Charleyne Biondi conclut ainsi : « Je constate simplement que la liberté de l’individu (au sens philosophique et politique libéral du terme) ne constitue plus un point d’ancrage fondamental, qu’elle n’est plus, au regard de la rationalité numérique, un postulat théorique et encore moins une valeur morale essentielle. » (p. 249.) D’où l’interrogation finale : quels pourraient être les contours d’une démocratie numérique ?

Discussion

Ce livre est dense et riche, et pose de nombreuses questions pertinentes. Le lien entre pensée scientifique et système économique et politique a certes été exploré par de nombreux auteurs.
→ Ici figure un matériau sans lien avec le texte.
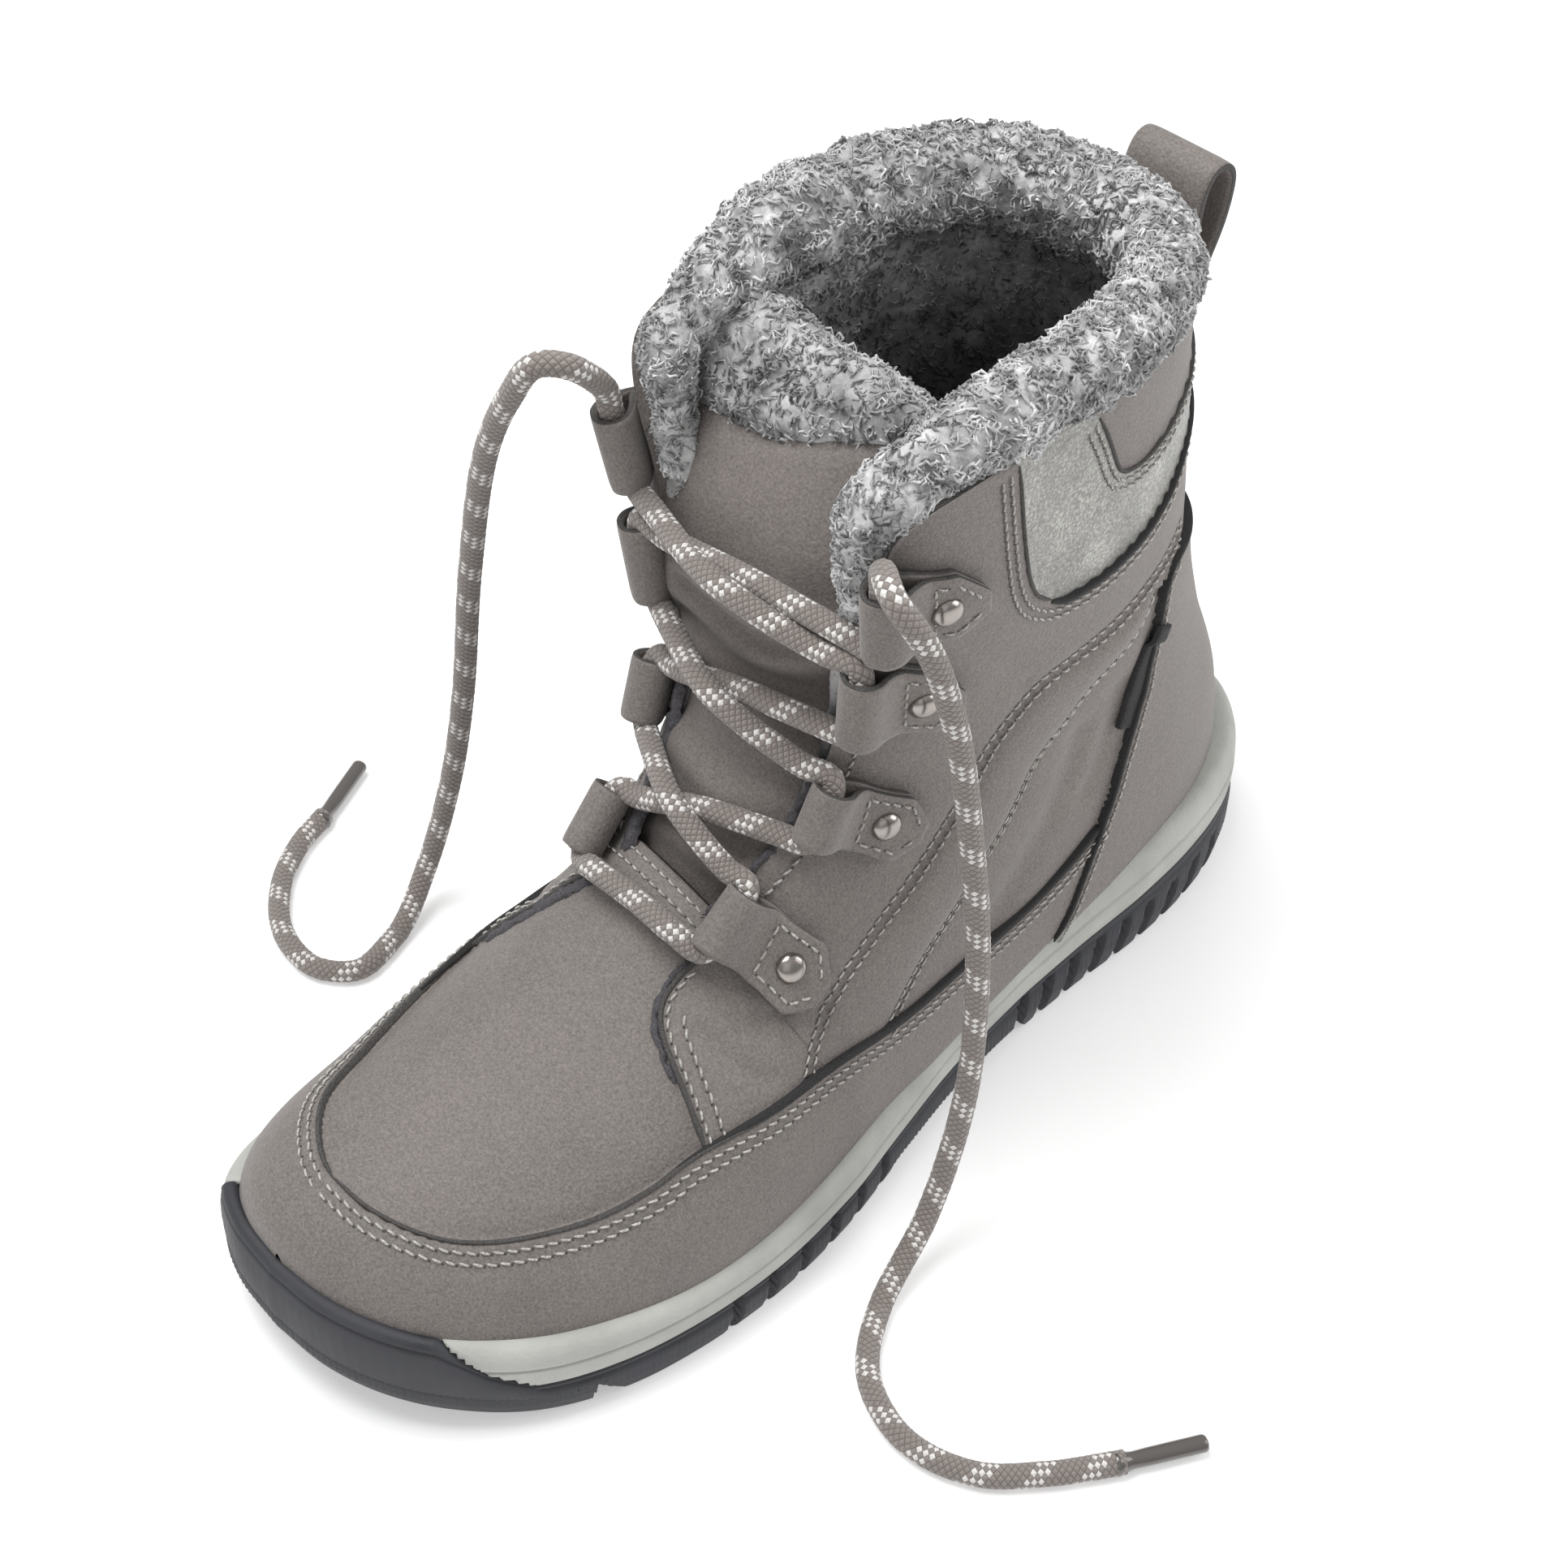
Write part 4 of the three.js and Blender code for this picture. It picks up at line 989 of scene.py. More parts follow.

L’originalité vient davantage de l’analyse de l’interpénétration croissante et presque imperceptible entre monde virtuel (numérique) et monde réel.

Cependant, la désorganisation des sociétés occidentales actuelles a d’autres causes que l’avènement du principe d’incertitude et la gouvernance algorithmique. La science a fourni les outils pour les massacres à grande échelle (deux guerres mondiales et la Shoah). De même, et l’auteure n’y fait jamais référence, la science a permis le développement de la civilisation industrielle qui, si elle a amélioré de manière spectaculaire le sort des populations, a des effets très délétères sur la planète et le climat. Aujourd’hui, les faits, la science et la raison ne sont plus considérés être uniquement des opinions parmi d’autres (concept de post-vérité).

Enfin, la remise en question des élites (et de la pensée rationnelle qu’elles véhiculent) a été favorisée par un mécanisme d’horizontalisation de la société et de « désintermédiation généralisée », comme l’a bien montré Alessandro Baricco. De quoi saper les bases des modèles politiques tels que nous les connaissons.